Deseronto Electronics manufactures motherboards for computers. The company is divided into two divisions: manufacturing and programming. The manufacturing division makes the board, and the programming division makes the adjustments required to meet the customer's specifications. The average total cost per unit of the boards in the manufacturing division is about $450, and the average total cost per board incurred in the programming division is about $100. The average selling price of the boards is $700. The company is now operating at capacity, and increasing the volume of production is not a feasible alternative. In the past, the managers of the two divisions have negotiated a transfer price. The average transfer price has been about $500, resulting in the manufacturing division recognizing a profit of about $50 per board and the programming division recognizing a profit of about $100 per board. Each of the managers receives a bonus that is proportional to the profit reported by his or her division. Karen Barton, the manager of the manufacturing division, has announced that she is no longer willing to supply boards to the programming division. Sam Draper, the senior purchasing executive for Koala Electronics, a computer manufacturer, has indicated that he is willing to purchase, at $650 per unit, all the boards that karen's division can supply and is willing to sign a long-term contract to that effect. Karen indicated that she offered the boards to the programming division at $625 per board on the grounds that selling and distribution costs would be reduced by selling inside. Neil Wilson, the manager of the programming division, refused the offer on the grounds that the programming division would show a loss at this transfer price.
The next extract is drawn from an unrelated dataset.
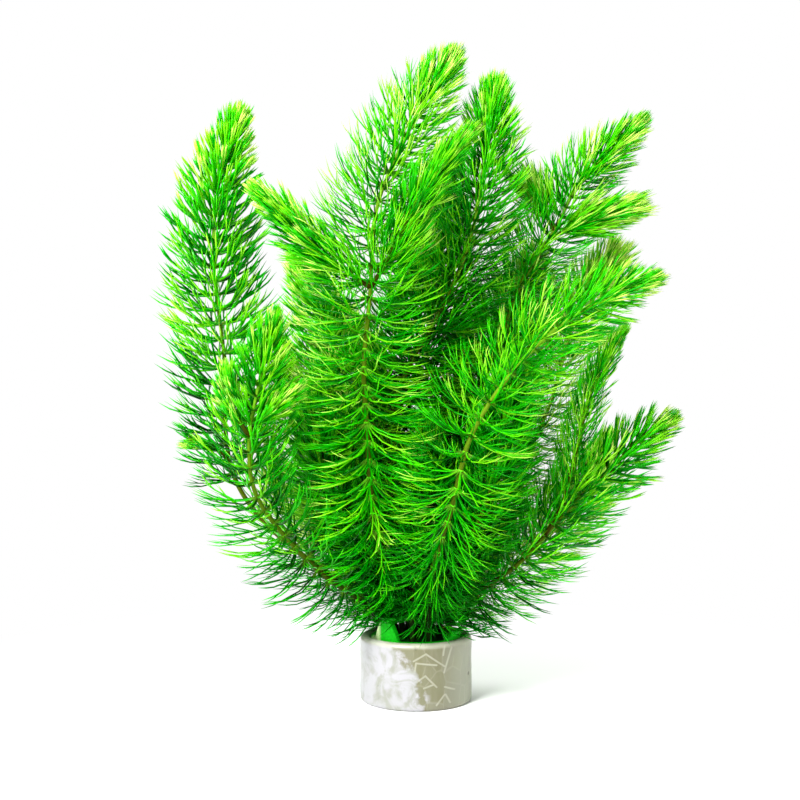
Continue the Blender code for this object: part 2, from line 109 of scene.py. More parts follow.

Neil has appealed to Shannon McDougald, the general manager, arguing that Karen should be prohibited from selling outside. Neil has indicated that a preliminary investigation suggets that he cannot buy these boards for less than about $640 outside. Therefore, allowing Karen to sell outside would effectively doom Neil's division.

Required -

a. What transfer price would you recommend? Why?

b. What recommendations do you have for the programming division?